RIYADH: Saudi Arabia’s Ministry of Industry and Mineral Resources, in collaboration with the Ministry of Investment, has opened applications for the third round of the Exploration Empowerment Program, part of ongoing efforts to accelerate mineral exploration in the Kingdom, reduce early-stage investment risks, and attract high-quality investment from local and international mining companies.

The third round of the Exploration Empowerment Program offers a comprehensive support package targeting exploration companies and mineral prospecting license holders.

The initiative aims to lower investment risks for projects and support a faster transition from prospecting to development.

"The program provides coverage of up to 70 percent of the total salaries of Saudi technical staff, such as geologists, during the first two years, increasing to 100 percent thereafter, in line with program requirements.

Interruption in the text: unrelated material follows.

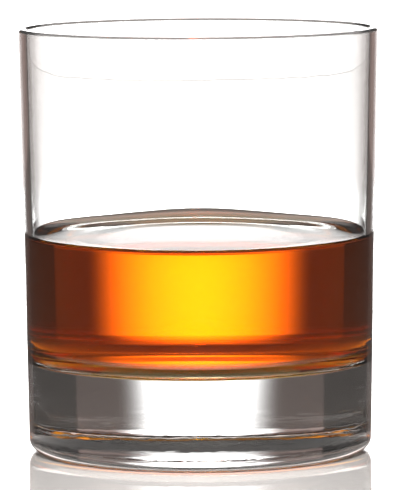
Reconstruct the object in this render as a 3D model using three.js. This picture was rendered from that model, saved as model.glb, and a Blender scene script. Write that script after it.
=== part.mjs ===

This support aims to develop talent, build national capabilities in mineral exploration, promote job localization, and facilitate the transfer of geological knowledge.

The application for the third round opened on Jan. 14, allowing participants to benefit from the Kingdom’s attractive investment environment, its stable legal framework, and streamlined regulatory structures, as well as integrated infrastructure that supports the transition from mineral resources to operational mines.

The ministry has set the timeline for the third round, with the application period running from Jan. 14 to March 31.

This will be followed by the evaluation, approval, and signing of agreements from April 1 to May 31, with the eligible projects set to be announced between June 1 and July 31 of the same year.

The program stages include submitting exploration data during the reimbursement and payment phase from Sept. 1 to Nov. 30, followed by technical and financial verification of work programs and approval of the disbursement of support funds in January 2027.

The exploration data will then be published on the National Geological Database in April 2027.

The ministry emphasized that the EEP focuses on supporting the exploration of strategically important minerals with national priority. It also contributes to enhancing geological knowledge by providing up-to-date data that meets international standards, helping investors make informed decisions and supporting the growth of national companies and local supply chains.

The ministry urged companies to apply early to benefit from the program’s third round, which coincided with the fifth edition of the International Mining Conference, which was held from Jan. 13 to 15.